How to Set Image Above the Fold set to Eager

Images above the fold should load immediately. By default, Webflow sets images to lazy load, which tells the browser to wait until an image is near the viewport before downloading it. That's the right default for most images — but not the ones visible before any scrolling happens.

Above-the-fold images are visible the moment the page loads. If they're lazy, the browser still has to detect the image is in the viewport, request it, then download it. That delay adds up. Google measures it as Largest Contentful Paint (LCP), one of the three Core Web Vitals. A hero image set to lazy can be your entire LCP problem on mobile.

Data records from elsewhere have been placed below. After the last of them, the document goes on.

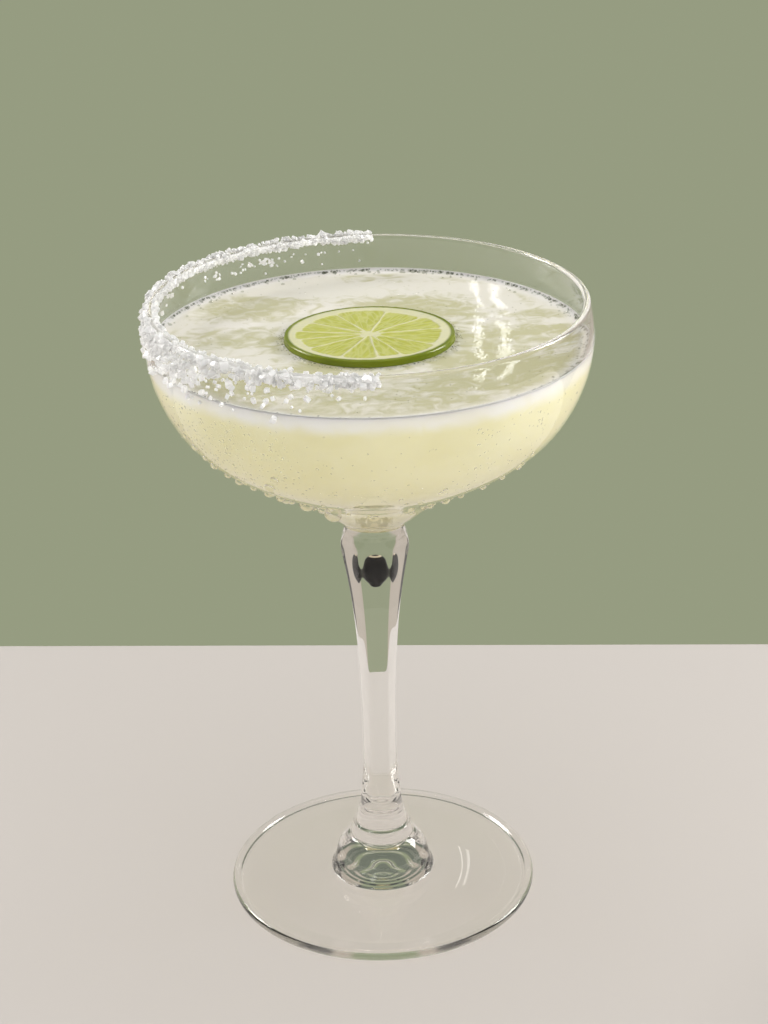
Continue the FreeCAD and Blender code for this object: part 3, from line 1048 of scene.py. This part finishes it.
warm = (1, 0.99, 0.97)
soft_lamp("lamp_left_back", (-900, 520, 820), (0, 0, 110), (420, 420), 10.5, (1, 0.97, 0.94),
          seen_through=False)
soft_lamp("lamp_right", (760, 260, 520), (0, 0, 130), (260, 420), 5.5, (1, 0.98, 0.97),
          seen_through=False)
soft_lamp("lamp_above", (0, -100, 1300), (0, 0, 100), (1200, 1200), 4.4, (1, 0.99, 1),
          seen_through=False)
# these three only light the matt pieces, and are not seen in the glass
soft_lamp("lamp_front", (-250, -1500, 260), (0, 0, 100), (900, 500), 8.8, warm, False, False)
soft_lamp("lamp_left_front", (-1150, -500, 380), (0, 0, 110), (420, 700), 3.6, warm, False, False)
soft_lamp("lamp_right_front", (1150, -420, 380), (0, 0, 110), (420, 700), 7.5, warm, False, False)
# these two are there for their reflections in the drink
soft_lamp("lamp_window", (48, 420, 283), (0, 0, 140), (2.2, 44), 0.0011, (1, 1, 1))
soft_lamp("lamp_second_window", (58, 420, 283), (0, 0, 140), (4, 44), 0.0016, (1, 1, 1))

# camera: 24 degrees above, in front of the drinker's side, turned very slightly
lens_from = Vector((0, -463.8, 310.4)) * MM
pitch, yaw, tip = math.radians(24.33), math.radians(0.29), math.radians(-1.32)
forward = Vector((math.sin(yaw) * math.cos(pitch), math.cos(yaw) * math.cos(pitch), -math.sin(pitch)))
right = forward.cross(Vector((0, 0, 1))).normalized()
upward = right.cross(forward)
right_tipped = right * math.cos(tip) + upward * math.sin(tip)
up_tipped = upward * math.cos(tip) - right * math.sin(tip)
camera_data = bpy.data.cameras.new("camera")
camera_data.lens = 76.0
camera_data.sensor_width = 36
camera = bpy.data.objects.new("camera", camera_data)
facing = Matrix((right_tipped, up_tipped, -forward)).transposed().to_4x4()
camera.matrix_world = Matrix.Translation(lens_from) @ facing
scene.collection.objects.link(camera)
scene.camera = camera
scene.view_settings.view_transform = "Standard"
scene.cycles.caustics_refractive = False
scene.cycles.caustics_reflective = False
scene.cycles.max_bounces = 24
scene.cycles.transmission_bounces = 20
scene.cycles.glossy_bounces = 20
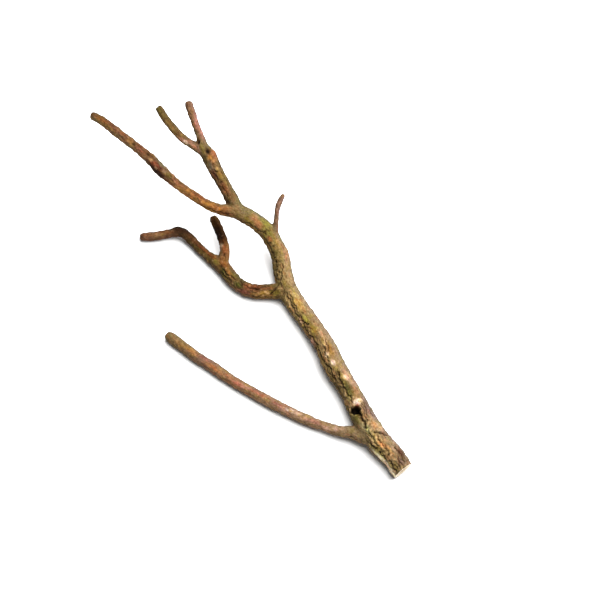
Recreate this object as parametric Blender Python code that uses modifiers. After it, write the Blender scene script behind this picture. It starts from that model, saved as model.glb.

How to fix it in Webflow: click on any image in your canvas. In the Settings panel (the gear icon), look for the "Loading" option. It defaults to "Lazy." For any image visible without scrolling — your hero, your logo, any imagery in the navbar — switch this to "Eager."

What counts as above the fold: the fold is the bottom of the browser window on first load, before any scrolling. Everything visible within that area on desktop and mobile should be Eager. Everything below should stay Lazy. A common mistake is setting the hero image to Eager but forgetting the logo in the navbar, which is sometimes the LCP element on certain pages. Check both.

CSS background images are handled differently: if your hero uses a background image set via Webflow's style panel, the Loading attribute doesn't apply. CSS background images load when the browser encounters the CSS rule — they don't support lazy or eager through Webflow's UI. If LCP performance matters, use an Img element for your hero (which supports Loading: Eager). Alternatively, preload the background image in Webflow's custom code head section with a link rel="preload" as="image" tag.

Monthly audit: run PageSpeed Insights on your homepage and top landing pages. If LCP is failing, the diagnostic tells you what the LCP element is. If it's an image, check whether it's set to Eager in Webflow. Fix it, republish, retest.

Every time you add a new section to the top of any page, ask whether it contains an image. If it does, set it to Eager. It takes ten seconds and can move your LCP score from failing to passing on mobile.

Most Webflow sites fail LCP on mobile for exactly this reason. It's one of the quickest wins in technical Webflow SEO.

How to do it on Webflow?

By default, images are loaded with "lazy" loading on Webflow, but changing to loading="eager" ensures this image loads immediately.